Consumer Preview includes Media Player and the small but vocal fanbase of Media Center will be glad to see this in the preview too, although both look almost exactly as they do in Windows 7 except for the version numbers.
So far the only differences we've spotted, apart from both feeling slightly faster and more responsive, are that the Media Center screen saver of photos is set to start after ten minutes rather than fifteen and that the burn CD/DVD option no longer shows up under tasks on PCs with no optical drive.
Windows 8: Accounts and more
If you use a Windows Live account (which can be a Hotmail address or any other email address you've set up as a Windows Live account) to log in, you automatically get your contacts, calendar and messages.
If you've already linked your Twitter, Facebook, LinkedIn or Flickr accounts to Windows Live, Windows 8 uses that to put your Facebook photos in the Photos app, your Facebook friends in the People app and Facebook chat in Messaging.
Much like it did in the Developer Preview, Windows 8 uses this account to take your settings, IE favourites and saved passwords to any other Windows 8 PCs you sign into with the same account, but this is now called a Microsoft account and it will let you download apps from the Windows Store.
If you use an account from a different provider, like Gmail, as your login you'll get the information from that account in Windows but you'll have to verify that before contact, calendar and message information start arriving.
When they do, you can choose which of them show notifications on the Lock screen; you can pick up to seven apps that will run in the background when your screen is off and tell you if you have new messages – one of them can show more detailed information although so far the calendar is the only choice.
This will be much more important on WOA and SoC devices that have connected standby, as these are the apps that will get updates while the rest of the system is asleep.
Windows Live account or not, the first account you make on a Consumer Preview system is automatically an admin account. When you add a second account, there's no option to set it as being an administrator straight away, as you realise the first time you try to install an app and have to put in the password of the original account; you can go into the control panel and change the account type, but it's irritating not to get the option in the first place.
Windows 8: Conclusion
The Consumer Preview is a huge improvement over the Developer Preview; it's more polished, more pleasant to use and has far fewer rough edges.

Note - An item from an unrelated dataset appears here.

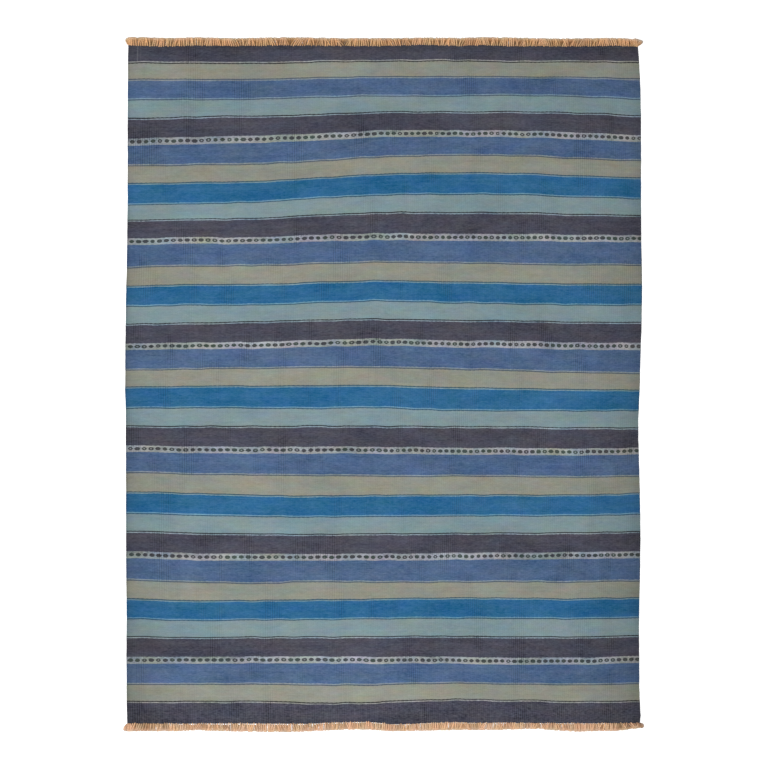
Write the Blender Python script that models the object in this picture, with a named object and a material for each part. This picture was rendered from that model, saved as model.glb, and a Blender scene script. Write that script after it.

Performance is good, there are none of the frequent crashes we saw before and our initial testing suggests the battery life issues from Developer Preview have been fixed too.
The interface is far more usable, whether you have a touch screen or a mouse and you should quickly master the gestures for switching and closing apps.
Consumer Preview also proves that Windows 8 isn't all about touch. The improvements to the desktop are very welcome, although we'd call them evolution rather than revolution, and if you want to spend most of your time in the desktop you can pin apps to the taskbar and stay there until you want to explore the Start screen.
This is the version of Windows 8 that will let you decide what you think of Windows 8 and if you approach it with an open mind, you may be surprised how usable Metro can be.
On the other hand, Microsoft clearly has more work to do, both on Windows 8 itself and on the Windows Live apps that showcase Metro, and there are many key features like sharing and search contracts that will only be useful when there are far more apps to work with them.
Windows 8 has to both deliver worthwhile improvements in the way you use your PC today – which it mostly does – and take a major leap forward for tablets and other upcoming PC form factors.
Until we see WOA tablets, it's going to be an open question how well Windows 8 can compete with the iPad.
Consumer Preview is far and away the most touch-friendly version of Windows ever (and it no longer treats mouse and keyboard users like second class citizens). That won't be enough but it's a very promising start.